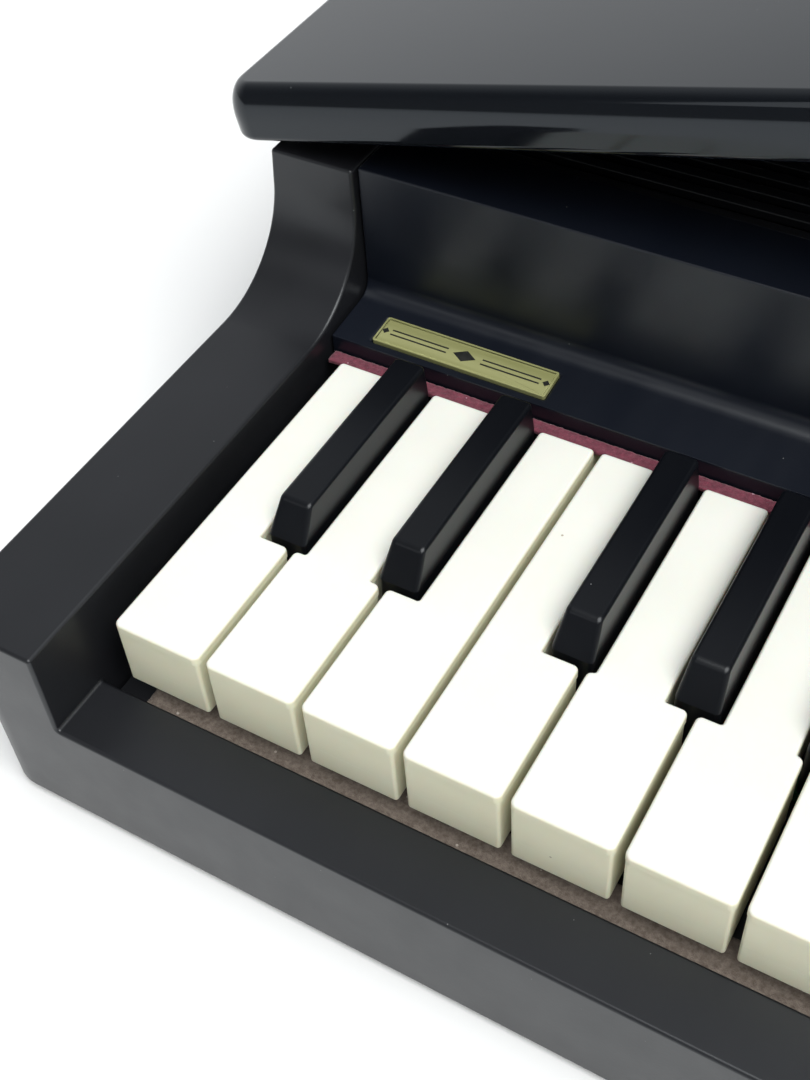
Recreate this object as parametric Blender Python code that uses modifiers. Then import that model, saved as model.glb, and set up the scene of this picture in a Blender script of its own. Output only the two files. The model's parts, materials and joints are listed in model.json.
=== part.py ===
"""Table-top miniature grand piano: an electronic mini grand with sixty-one narrow keys.

Frame: metres, +Z up, +Y from the player towards the tail, +X towards the treble end. The origin is on
the table surface, at the middle of the case's width and of the whole depth. The lid rests half open.
"""

import math

import bmesh
import bpy
from mathutils import Matrix, Vector

MM = 0.001
GAP = 0.3 * MM
WELD = 0.01 * MM

# Keyboard. Its datum is the front top edge of the white keys.
PITCH = 14.5 * MM
WHITE_COUNT = 36
KEYBOARD_HALF = WHITE_COUNT * PITCH / 2
KEY_Y = -192.4 * MM
KEY_Z = 34.5 * MM
WHITE_WIDTH = 13.4 * MM
WHITE_LENGTH = 57.4 * MM
WHITE_FRONT_HEIGHT = 11.9 * MM
WHITE_HEAD_LENGTH = 21.8 * MM
KEY_TAIL_DEPTH = 8.0 * MM
ARM_TOP = -2.0 * MM
NOTCH_HALF = 3.7 * MM
BLACK_FRONT = 22.6 * MM
BLACK_BASE_WIDTH = 6.0 * MM
BLACK_TOP_WIDTH = 4.9 * MM
BLACK_SLOPE = 3.3 * MM
BLACK_HEIGHT = 4.9 * MM
BLACK_BOTTOM = -9.0 * MM
BLACK_ARM_TOP = -4.0 * MM
STEP_BACK = 86.0 * MM
KEY_BACK = 100.0 * MM
HINGE_BACK = 97.0 * MM
HINGE_DROP = -6.0 * MM
RAIL_MARGIN = 0.1 * MM
RAIL_FRONT = 90.5 * MM
RAIL_BACK = 99.5 * MM
RAIL_LEVELS = {"outer": (-5.0 * MM, -2.0 * MM), "inner": (-8.8 * MM, -5.8 * MM),
               "black": (-12.4 * MM, -9.4 * MM)}
NOTE_NAMES = ("c", "d", "e", "f", "g", "a", "b")
OUTER_NOTES = ("c", "e", "g", "b")
INNER_NOTES = ("d", "f", "a")
BLACK_CENTRES = {"c_sharp": 0.90, "d_sharp": 2.11, "f_sharp": 3.85, "g_sharp": 5.00, "a_sharp": 6.15}
BLACK_SIDES = {"c": (None, "c_sharp"), "d": ("c_sharp", "d_sharp"), "e": ("d_sharp", None),
               "f": (None, "f_sharp"), "g": ("f_sharp", "g_sharp"), "a": ("g_sharp", "a_sharp"),
               "b": ("a_sharp", None)}
OCTAVES = 5

# Case
CASE_HALF = 280.2 * MM
CASE_FRONT = -204.0 * MM
CASE_DEPTH = 404.2 * MM
CASE_BOTTOM = 1.5 * MM
RIM_TOP = KEY_Z + 24.8 * MM
FLANGE = 9.0 * MM
WALL = 3.0 * MM
FRONT_CORNER = 6.0 * MM
CHEEK_INNER = KEYBOARD_HALF + 3.2 * MM
CHEEK_TOP = KEY_Z + 2.75 * MM
CHEEK_CURVE = 15.5 * MM
SLIP_TOP = KEY_Z - 12.5 * MM
SLIP_BACK = KEY_Y - 1.7 * MM
FACE_Y = KEY_Y + 71.5 * MM
BAND_BACK = KEY_Y + 83.5 * MM
SIDE_RADIUS = 110.0 * MM
WAIST_RADIUS = 170.0 * MM
TAIL_RADIUS = 90.0 * MM
CORNER_RADIUS = 60.0 * MM
SIDE_TURN = math.radians(65)
WAIST_TURN = math.radians(20)
ARC_STEP = math.radians(9)
CUT_CLEAR = 10.0 * MM
CHEEK_FACE_Y = FACE_Y - 1.15 * MM
RIM_LEAN = 1.8 * MM
JACK_X = -150.0 * MM
POWER_JACK_X = -120.0 * MM
JACK_Z = 22.0 * MM
JACK_HOLE_RADIUS = 4.0 * MM

# Fallboard and its plate
LIP_Y = KEY_Y + 60.3 * MM
LIP_Z = KEY_Z + 1.75 * MM
COVE_Z = KEY_Z + 2.7 * MM
COVE_RADIUS = 2.8 * MM
LIP_DROP = 1.6 * MM
FALLBOARD_THICK = 2.4 * MM
FALLBOARD_BEVEL = 1.0 * MM
PLATE_CENTRE_X = -KEYBOARD_HALF + 18.15 * MM
PLATE_SIZE = Vector((29.1 * MM, 5.3 * MM, 0.6 * MM))
PLATE_SUNK = 0.2 * MM
PLATE_BACK = 4.05 * MM

# Panels inside the rim
DECK_TOP = RIM_TOP - 14.0 * MM
DECK_THICK = 2.0 * MM
DECK_INSET = WALL + RIM_LEAN / 2 + GAP
GRILLE_TOP = RIM_TOP - 0.5 * MM
PANEL_THICK = 1.5 * MM
GRILLE_BACK = KEY_Y + 148.0 * MM
PANEL_SPLIT = 184.0 * MM
PANEL_HALF = CASE_HALF - FLANGE - 1.5 * MM
SLOT_PITCH = 3.8 * MM
SLOT_WIDTH = 1.9 * MM
SLOT_ROWS = 16
SLOT_RUNS = 3
SLOT_WEB = 4.0 * MM
SLOT_MARGIN = 8.0 * MM
FIRST_SLOT = 2.1 * MM
RISER_THICK = 1.9 * MM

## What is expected
Return all of the data exactly as it reads.

## Exercise output
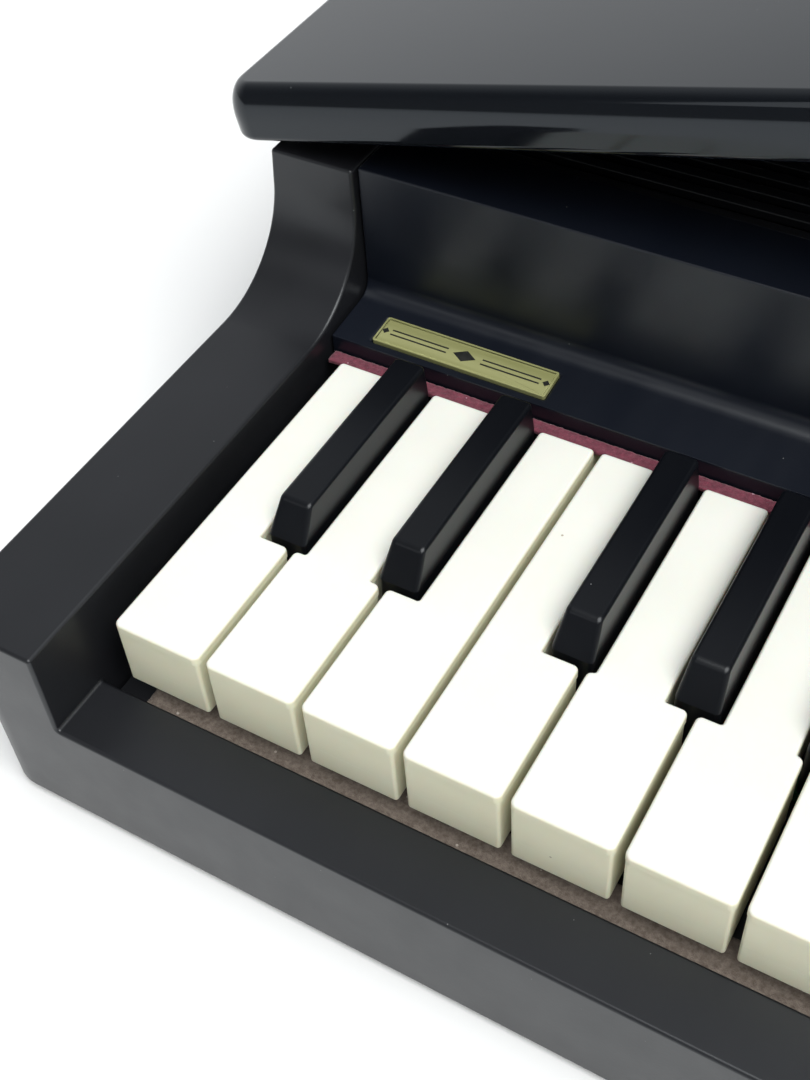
Recreate this object as parametric Blender Python code that uses modifiers. Then import that model, saved as model.glb, and set up the scene of this picture in a Blender script of its own. Output only the two files. The model's parts, materials and joints are listed in model.json.
=== part.py ===
"""Table-top miniature grand piano: an electronic mini grand with sixty-one narrow keys.

Frame: metres, +Z up, +Y from the player towards the tail, +X towards the treble end. The origin is on
the table surface, at the middle of the case's width and of the whole depth. The lid rests half open.
"""

import math

import bmesh
import bpy
from mathutils import Matrix, Vector

MM = 0.001
GAP = 0.3 * MM
WELD = 0.01 * MM

# Keyboard. Its datum is the front top edge of the white keys.
PITCH = 14.5 * MM
WHITE_COUNT = 36
KEYBOARD_HALF = WHITE_COUNT * PITCH / 2
KEY_Y = -192.4 * MM
KEY_Z = 34.5 * MM
WHITE_WIDTH = 13.4 * MM
WHITE_LENGTH = 57.4 * MM
WHITE_FRONT_HEIGHT = 11.9 * MM
WHITE_HEAD_LENGTH = 21.8 * MM
KEY_TAIL_DEPTH = 8.0 * MM
ARM_TOP = -2.0 * MM
NOTCH_HALF = 3.7 * MM
BLACK_FRONT = 22.6 * MM
BLACK_BASE_WIDTH = 6.0 * MM
BLACK_TOP_WIDTH = 4.9 * MM
BLACK_SLOPE = 3.3 * MM
BLACK_HEIGHT = 4.9 * MM
BLACK_BOTTOM = -9.0 * MM
BLACK_ARM_TOP = -4.0 * MM
STEP_BACK = 86.0 * MM
KEY_BACK = 100.0 * MM
HINGE_BACK = 97.0 * MM
HINGE_DROP = -6.0 * MM
RAIL_MARGIN = 0.1 * MM
RAIL_FRONT = 90.5 * MM
RAIL_BACK = 99.5 * MM
RAIL_LEVELS = {"outer": (-5.0 * MM, -2.0 * MM), "inner": (-8.8 * MM, -5.8 * MM),
               "black": (-12.4 * MM, -9.4 * MM)}
NOTE_NAMES = ("c", "d", "e", "f", "g", "a", "b")
OUTER_NOTES = ("c", "e", "g", "b")
INNER_NOTES = ("d", "f", "a")
BLACK_CENTRES = {"c_sharp": 0.90, "d_sharp": 2.11, "f_sharp": 3.85, "g_sharp": 5.00, "a_sharp": 6.15}
BLACK_SIDES = {"c": (None, "c_sharp"), "d": ("c_sharp", "d_sharp"), "e": ("d_sharp", None),
               "f": (None, "f_sharp"), "g": ("f_sharp", "g_sharp"), "a": ("g_sharp", "a_sharp"),
               "b": ("a_sharp", None)}
OCTAVES = 5

# Case
CASE_HALF = 280.2 * MM
CASE_FRONT = -204.0 * MM
CASE_DEPTH = 404.2 * MM
CASE_BOTTOM = 1.5 * MM
RIM_TOP = KEY_Z + 24.8 * MM
FLANGE = 9.0 * MM
WALL = 3.0 * MM
FRONT_CORNER = 6.0 * MM
CHEEK_INNER = KEYBOARD_HALF + 3.2 * MM
CHEEK_TOP = KEY_Z + 2.75 * MM
CHEEK_CURVE = 15.5 * MM
SLIP_TOP = KEY_Z - 12.5 * MM
SLIP_BACK = KEY_Y - 1.7 * MM
FACE_Y = KEY_Y + 71.5 * MM
BAND_BACK = KEY_Y + 83.5 * MM
SIDE_RADIUS = 110.0 * MM
WAIST_RADIUS = 170.0 * MM
TAIL_RADIUS = 90.0 * MM
CORNER_RADIUS = 60.0 * MM
SIDE_TURN = math.radians(65)
WAIST_TURN = math.radians(20)
ARC_STEP = math.radians(9)
CUT_CLEAR = 10.0 * MM
CHEEK_FACE_Y = FACE_Y - 1.15 * MM
RIM_LEAN = 1.8 * MM
JACK_X = -150.0 * MM
POWER_JACK_X = -120.0 * MM
JACK_Z = 22.0 * MM
JACK_HOLE_RADIUS = 4.0 * MM

# Fallboard and its plate
LIP_Y = KEY_Y + 60.3 * MM
LIP_Z = KEY_Z + 1.75 * MM
COVE_Z = KEY_Z + 2.7 * MM
COVE_RADIUS = 2.8 * MM
LIP_DROP = 1.6 * MM
FALLBOARD_THICK = 2.4 * MM
FALLBOARD_BEVEL = 1.0 * MM
PLATE_CENTRE_X = -KEYBOARD_HALF + 18.15 * MM
PLATE_SIZE = Vector((29.1 * MM, 5.3 * MM, 0.6 * MM))
PLATE_SUNK = 0.2 * MM
PLATE_BACK = 4.05 * MM

# Panels inside the rim
DECK_TOP = RIM_TOP - 14.0 * MM
DECK_THICK = 2.0 * MM
DECK_INSET = WALL + RIM_LEAN / 2 + GAP
GRILLE_TOP = RIM_TOP - 0.5 * MM
PANEL_THICK = 1.5 * MM
GRILLE_BACK = KEY_Y + 148.0 * MM
PANEL_SPLIT = 184.0 * MM
PANEL_HALF = CASE_HALF - FLANGE - 1.5 * MM
SLOT_PITCH = 3.8 * MM
SLOT_WIDTH = 1.9 * MM
SLOT_ROWS = 16
SLOT_RUNS = 3
SLOT_WEB = 4.0 * MM
SLOT_MARGIN = 8.0 * MM
FIRST_SLOT = 2.1 * MM
RISER_THICK = 1.9 * MM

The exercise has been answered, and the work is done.